By creating atmospheres that make you frustrated and anxious, shops can increase the likelihood that you'll lose sight of your purchasing goals and begin buying items on impulse. 

What’s the Latest Development?


When it comes to creating atmosphere for holiday shopping, stores are more interested in getting you to spend money than in making your experience a comfortable one.

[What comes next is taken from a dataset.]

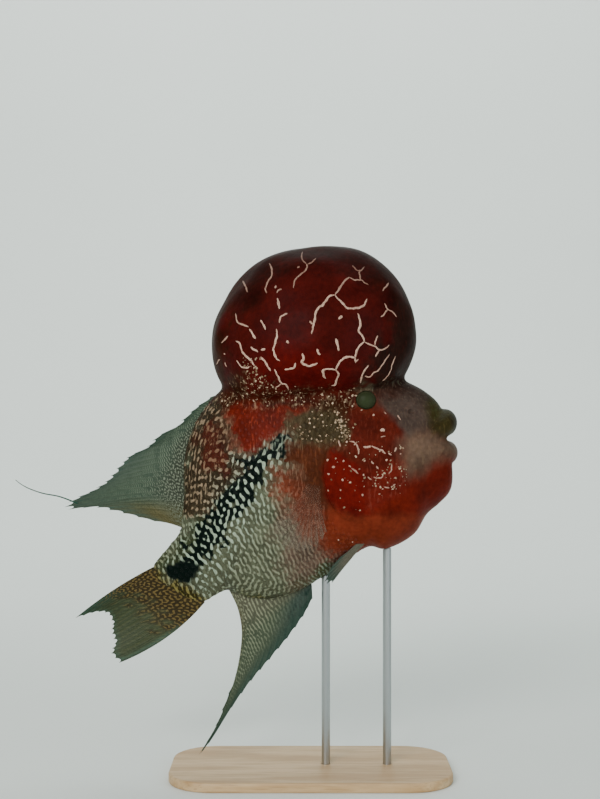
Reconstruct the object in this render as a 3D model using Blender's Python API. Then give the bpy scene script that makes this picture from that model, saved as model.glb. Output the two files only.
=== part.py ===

And as it turns out, frustrated and irritated shoppers are likely to spend more money buying more items on impulse. “Music played at high volumes, for example, may be irritating, but researchers from Penn State and the National University of Singapore concluded it was one of several factors that leads to overstimulation and ‘a momentary loss of self-control, thus enhancing the likelihood of impulse purchase.'”

What’s the Big Idea?

There are alternatives to shopping in commercial centers such as catalog and online shopping. “But we might also turn our attention within, to ask why it is we’re so bothered by the lights and the crowds, so disturbed by anxiety that we’ll shop in order to make it go away.” Oliver Burkeman, a columnist for the Guardian, recommends we try the Buddhist practice of nonattachment by placing ourselves in busy stores with no intention of buying. Then, says Burkeman, “it suddenly becomes a purely exhilarating spectacle, as breathtaking, in its own way, as any waterfall or mountain panorama.”